INSTRUCTIONS FOR THE TASK
Which lines below hold the word "materials"? Report each one.

RECORDS FOR PROCESSING
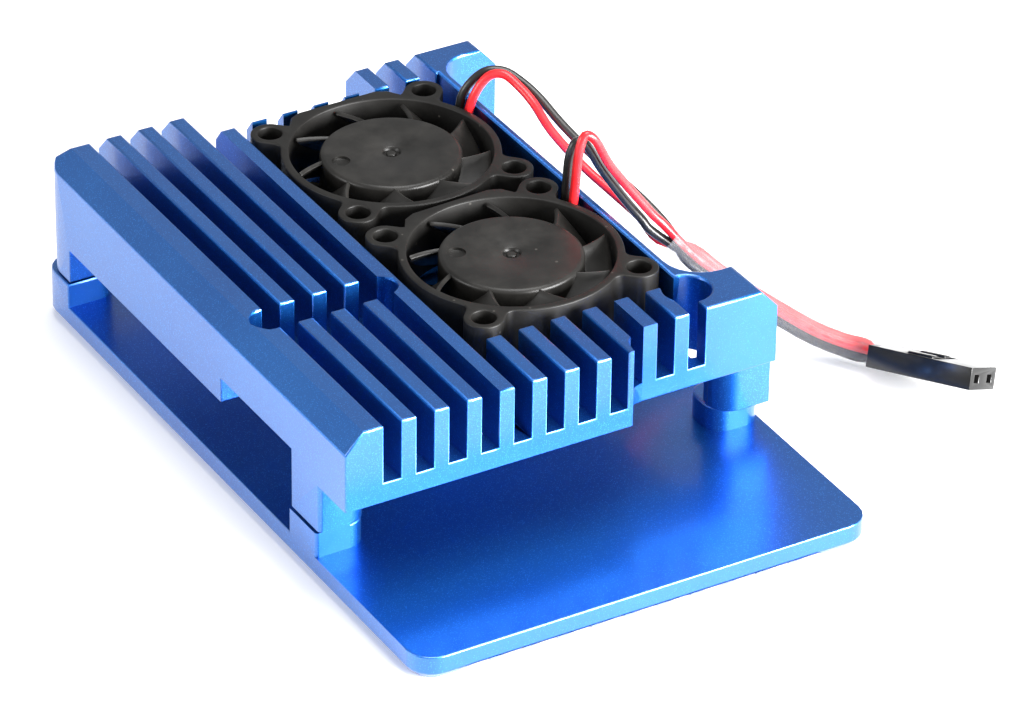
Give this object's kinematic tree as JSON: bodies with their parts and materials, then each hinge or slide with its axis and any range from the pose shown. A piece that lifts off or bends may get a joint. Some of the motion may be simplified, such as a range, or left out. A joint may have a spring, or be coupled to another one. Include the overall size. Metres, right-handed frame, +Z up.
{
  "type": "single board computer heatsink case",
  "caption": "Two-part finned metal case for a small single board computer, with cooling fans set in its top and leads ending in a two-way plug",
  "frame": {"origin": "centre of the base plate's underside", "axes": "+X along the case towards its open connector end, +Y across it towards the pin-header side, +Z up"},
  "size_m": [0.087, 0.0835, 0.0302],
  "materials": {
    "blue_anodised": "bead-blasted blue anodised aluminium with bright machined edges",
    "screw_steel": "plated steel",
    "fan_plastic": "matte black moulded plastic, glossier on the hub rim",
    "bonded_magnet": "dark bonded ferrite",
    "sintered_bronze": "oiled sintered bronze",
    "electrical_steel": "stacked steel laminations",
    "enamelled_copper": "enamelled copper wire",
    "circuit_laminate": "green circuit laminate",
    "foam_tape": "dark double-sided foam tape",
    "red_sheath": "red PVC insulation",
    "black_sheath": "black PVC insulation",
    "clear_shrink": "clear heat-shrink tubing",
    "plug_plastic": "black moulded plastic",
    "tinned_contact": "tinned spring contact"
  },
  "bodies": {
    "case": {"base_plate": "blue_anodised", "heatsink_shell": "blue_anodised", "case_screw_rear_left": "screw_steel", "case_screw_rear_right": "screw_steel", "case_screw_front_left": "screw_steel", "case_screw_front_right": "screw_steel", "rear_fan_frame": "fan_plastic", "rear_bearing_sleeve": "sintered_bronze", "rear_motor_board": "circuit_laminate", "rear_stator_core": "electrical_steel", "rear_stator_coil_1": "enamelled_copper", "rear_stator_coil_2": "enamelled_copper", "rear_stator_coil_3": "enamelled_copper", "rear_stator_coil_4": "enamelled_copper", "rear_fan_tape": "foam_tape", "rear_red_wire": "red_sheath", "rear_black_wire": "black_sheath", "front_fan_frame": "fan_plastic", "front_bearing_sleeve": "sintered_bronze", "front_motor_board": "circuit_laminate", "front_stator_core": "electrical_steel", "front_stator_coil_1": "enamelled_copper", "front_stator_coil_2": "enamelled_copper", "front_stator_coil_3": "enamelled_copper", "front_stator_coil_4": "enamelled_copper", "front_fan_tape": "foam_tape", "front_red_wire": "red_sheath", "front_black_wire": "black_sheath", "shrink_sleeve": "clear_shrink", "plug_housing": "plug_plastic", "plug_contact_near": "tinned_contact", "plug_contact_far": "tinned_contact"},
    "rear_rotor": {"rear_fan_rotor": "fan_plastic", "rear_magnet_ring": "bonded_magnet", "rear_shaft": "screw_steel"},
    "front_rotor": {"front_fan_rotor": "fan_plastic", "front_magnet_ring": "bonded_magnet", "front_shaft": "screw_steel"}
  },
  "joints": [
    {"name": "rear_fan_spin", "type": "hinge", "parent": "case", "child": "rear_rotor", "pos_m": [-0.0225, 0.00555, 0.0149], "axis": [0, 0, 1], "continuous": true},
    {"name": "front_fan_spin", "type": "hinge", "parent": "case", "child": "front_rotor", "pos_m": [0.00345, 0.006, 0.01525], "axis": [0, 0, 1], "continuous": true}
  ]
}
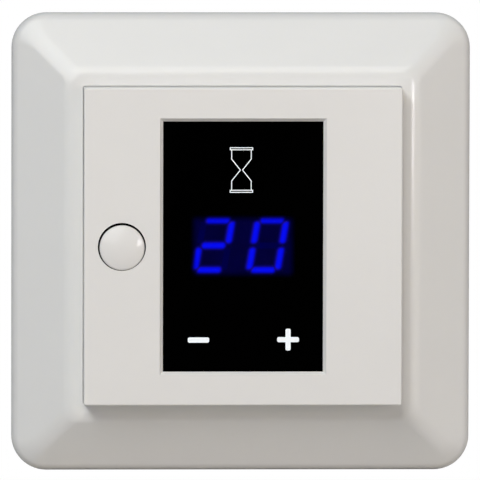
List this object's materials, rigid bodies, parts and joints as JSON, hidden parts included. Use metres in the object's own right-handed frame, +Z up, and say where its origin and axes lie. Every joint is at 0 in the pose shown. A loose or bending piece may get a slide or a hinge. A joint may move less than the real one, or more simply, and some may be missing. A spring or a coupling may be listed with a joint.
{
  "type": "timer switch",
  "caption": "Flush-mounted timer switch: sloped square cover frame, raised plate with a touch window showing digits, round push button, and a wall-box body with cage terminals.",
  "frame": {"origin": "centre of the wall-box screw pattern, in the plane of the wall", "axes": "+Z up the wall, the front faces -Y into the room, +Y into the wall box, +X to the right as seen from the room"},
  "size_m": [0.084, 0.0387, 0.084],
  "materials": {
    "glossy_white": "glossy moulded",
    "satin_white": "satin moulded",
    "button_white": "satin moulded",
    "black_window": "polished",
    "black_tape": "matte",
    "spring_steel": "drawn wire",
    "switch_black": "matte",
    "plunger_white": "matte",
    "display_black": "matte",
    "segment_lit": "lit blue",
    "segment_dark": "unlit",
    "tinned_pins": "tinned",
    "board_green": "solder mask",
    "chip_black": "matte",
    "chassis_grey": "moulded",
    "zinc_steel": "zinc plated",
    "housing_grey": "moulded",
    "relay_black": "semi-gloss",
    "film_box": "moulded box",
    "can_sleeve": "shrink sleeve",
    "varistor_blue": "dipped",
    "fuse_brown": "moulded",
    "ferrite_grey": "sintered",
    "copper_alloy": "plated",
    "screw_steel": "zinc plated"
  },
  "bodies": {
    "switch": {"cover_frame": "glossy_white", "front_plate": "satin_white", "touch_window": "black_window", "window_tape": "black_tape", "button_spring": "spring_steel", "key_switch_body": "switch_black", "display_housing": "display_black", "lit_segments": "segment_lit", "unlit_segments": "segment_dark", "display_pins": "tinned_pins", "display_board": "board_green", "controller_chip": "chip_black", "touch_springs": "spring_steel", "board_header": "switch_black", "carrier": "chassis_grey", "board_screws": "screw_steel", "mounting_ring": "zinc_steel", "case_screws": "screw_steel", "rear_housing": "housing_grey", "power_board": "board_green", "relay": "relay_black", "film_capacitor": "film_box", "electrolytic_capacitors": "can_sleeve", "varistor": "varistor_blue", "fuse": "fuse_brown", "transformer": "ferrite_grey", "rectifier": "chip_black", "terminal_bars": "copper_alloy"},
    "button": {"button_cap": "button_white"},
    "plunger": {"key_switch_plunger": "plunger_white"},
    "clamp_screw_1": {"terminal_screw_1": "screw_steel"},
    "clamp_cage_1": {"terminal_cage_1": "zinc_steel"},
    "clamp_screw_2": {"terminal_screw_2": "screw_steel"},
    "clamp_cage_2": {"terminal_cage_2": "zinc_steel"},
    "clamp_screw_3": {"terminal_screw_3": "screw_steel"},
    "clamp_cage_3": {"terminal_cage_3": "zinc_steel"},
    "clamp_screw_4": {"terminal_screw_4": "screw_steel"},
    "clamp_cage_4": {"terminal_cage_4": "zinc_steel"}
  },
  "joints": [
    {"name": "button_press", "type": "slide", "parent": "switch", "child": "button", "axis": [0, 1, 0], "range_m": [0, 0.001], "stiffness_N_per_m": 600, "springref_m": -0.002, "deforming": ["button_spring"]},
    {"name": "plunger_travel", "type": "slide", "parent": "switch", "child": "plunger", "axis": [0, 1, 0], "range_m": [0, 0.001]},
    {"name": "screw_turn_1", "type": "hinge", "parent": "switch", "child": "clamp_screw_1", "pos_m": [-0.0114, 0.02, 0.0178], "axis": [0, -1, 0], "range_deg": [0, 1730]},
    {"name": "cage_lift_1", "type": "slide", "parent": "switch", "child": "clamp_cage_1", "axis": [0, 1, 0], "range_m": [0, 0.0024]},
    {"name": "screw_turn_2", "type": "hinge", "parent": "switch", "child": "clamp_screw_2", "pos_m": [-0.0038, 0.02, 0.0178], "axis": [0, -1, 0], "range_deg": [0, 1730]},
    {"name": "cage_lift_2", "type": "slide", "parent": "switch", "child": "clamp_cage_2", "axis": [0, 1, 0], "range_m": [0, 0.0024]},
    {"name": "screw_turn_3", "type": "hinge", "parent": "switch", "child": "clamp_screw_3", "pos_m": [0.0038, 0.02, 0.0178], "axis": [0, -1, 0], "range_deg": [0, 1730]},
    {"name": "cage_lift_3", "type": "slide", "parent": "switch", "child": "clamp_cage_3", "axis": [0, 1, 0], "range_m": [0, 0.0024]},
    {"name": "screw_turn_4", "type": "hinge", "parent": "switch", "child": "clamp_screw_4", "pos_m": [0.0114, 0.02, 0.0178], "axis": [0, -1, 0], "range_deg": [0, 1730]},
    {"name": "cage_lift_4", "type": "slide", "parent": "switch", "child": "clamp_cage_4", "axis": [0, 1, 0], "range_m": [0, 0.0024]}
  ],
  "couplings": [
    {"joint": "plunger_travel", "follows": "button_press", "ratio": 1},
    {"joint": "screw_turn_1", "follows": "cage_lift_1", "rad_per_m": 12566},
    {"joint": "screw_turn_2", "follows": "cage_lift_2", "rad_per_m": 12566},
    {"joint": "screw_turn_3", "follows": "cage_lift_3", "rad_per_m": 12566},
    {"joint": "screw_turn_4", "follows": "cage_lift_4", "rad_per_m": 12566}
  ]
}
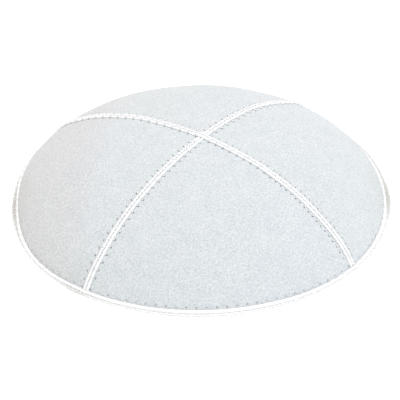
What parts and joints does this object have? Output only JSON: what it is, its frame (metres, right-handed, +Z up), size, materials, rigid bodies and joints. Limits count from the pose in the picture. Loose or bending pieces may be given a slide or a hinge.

COMPLETE OUTPUT
Give this object's kinematic tree as JSON: bodies with their parts and materials, then each hinge or slide with its axis and any range from the pose shown. A piece that lifts off or bends may get a joint. Some of the motion may be simplified, such as a range, or left out. A joint may have a spring, or be coupled to another one. Include the overall size. Metres, right-handed frame, +Z up.
  "materials": {
List this object's materials, rigid bodies, parts and joints as JSON, hidden parts included. Use metres in the object's own right-handed frame, +Z up, and say where its origin and axes lie. Every joint is at 0 in the pose shown. A loose or bending piece may get a slide or a hinge. A joint may move less than the real one, or more simply, and some may be missing. A spring or a coupling may be listed with a joint.
  "materials": {
What parts and joints does this object have? Output only JSON: what it is, its frame (metres, right-handed, +Z up), size, materials, rigid bodies and joints. Limits count from the pose in the picture. Loose or bending pieces may be given a slide or a hinge.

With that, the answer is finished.